Watts described the crash as one of the most emotional and challenging cases he has worked in his 30-plus years in the coroner’s office.

The impact of the crash was severe, Watts said. And the fire, which badly burned the victims, complicated the identification process. The coroner’s investigators used witness statements, dental X-rays, surgical records and tattoos on some of the victims to identify them, Watts said.

Three of the four young people came from divorced homes in which the parents had remarried and lived in different states. That led investigators to track down families from Wisconsin, Connecticut, Kentucky, Florida and South Carolina, he said. The grief was widespread.

Another complicating factor was a Florida driver’s license with a fifth person’s name on it that was found in the car, Watts said.

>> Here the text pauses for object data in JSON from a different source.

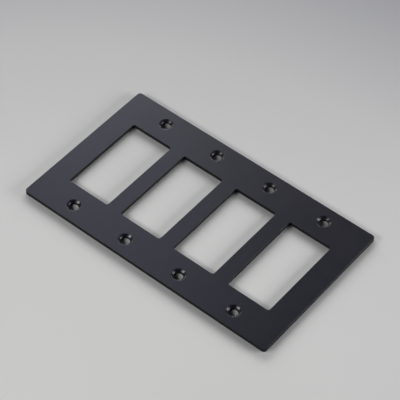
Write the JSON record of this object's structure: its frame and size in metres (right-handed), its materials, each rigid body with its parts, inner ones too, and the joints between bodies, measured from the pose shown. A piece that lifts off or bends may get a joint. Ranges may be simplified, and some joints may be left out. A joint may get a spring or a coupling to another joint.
{
  "type": "switch plate",
  "caption": "Flat matt black metal cover plate for a row of rocker switches, with square-edged windows and countersunk screw holes above and below each window.",
  "frame": {"origin": "centre of the back face, the face that lies against the wall; the plate lies on it at rest", "axes": "+X along the row of windows, +Y up the wall across the row, +Z out of the wall, through the front face"},
  "size_m": [0.2072, 0.1202, 0.003],
  "materials": {
    "black_coat": "matt black coat, satin where it is seen at a low angle"
  },
  "bodies": {
    "root": {"switch_plate": "black_coat"}
  },
  "joints": []
}
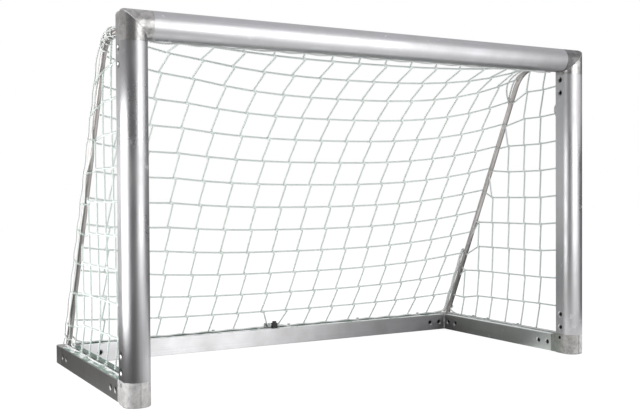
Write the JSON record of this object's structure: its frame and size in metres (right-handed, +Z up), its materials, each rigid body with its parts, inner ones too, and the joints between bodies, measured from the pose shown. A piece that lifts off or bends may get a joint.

The coroner’s office contacted Florida authorities who went to the woman’s family’s home in Florida and learned that her license had been reported stolen. The woman’s mother then tracked down her daughter and son, who were having lunch together in Florida, Watts said.

As for the license, Watts said, “How it got here, we don’t know.”

On Thursday evening, a group of friends gathered outside the Farm Bureau office to place flowers and messages in memory of their friends.

“I will miss your gorgeous face and charming personality every day,” someone had written on a poster addressed to Pipp.

A few charred pieces of the car lay among the dirt and rubble at the accident scene, and several of the friends’ hands were covered in black soot because they had been sifting through the remnants.

J.T. MacMannis, a USC senior, clutched a blackened parking placard from Carolina Walk that he had picked up in the insurance office’s parking lot. MacMannis, who is from Ridgefield, Conn., said he graduated from Ridgefield High School in Connecticut with McGrath and Fuess.

He rocked back and forth as he tried to explain his grief. Nearby, four girls cried as they stared at the wreck’s aftermath.

“I want to let everyone know what great kids they were and how they’ll be greatly missed,” MacMannis said. “I’ll miss them dearly.”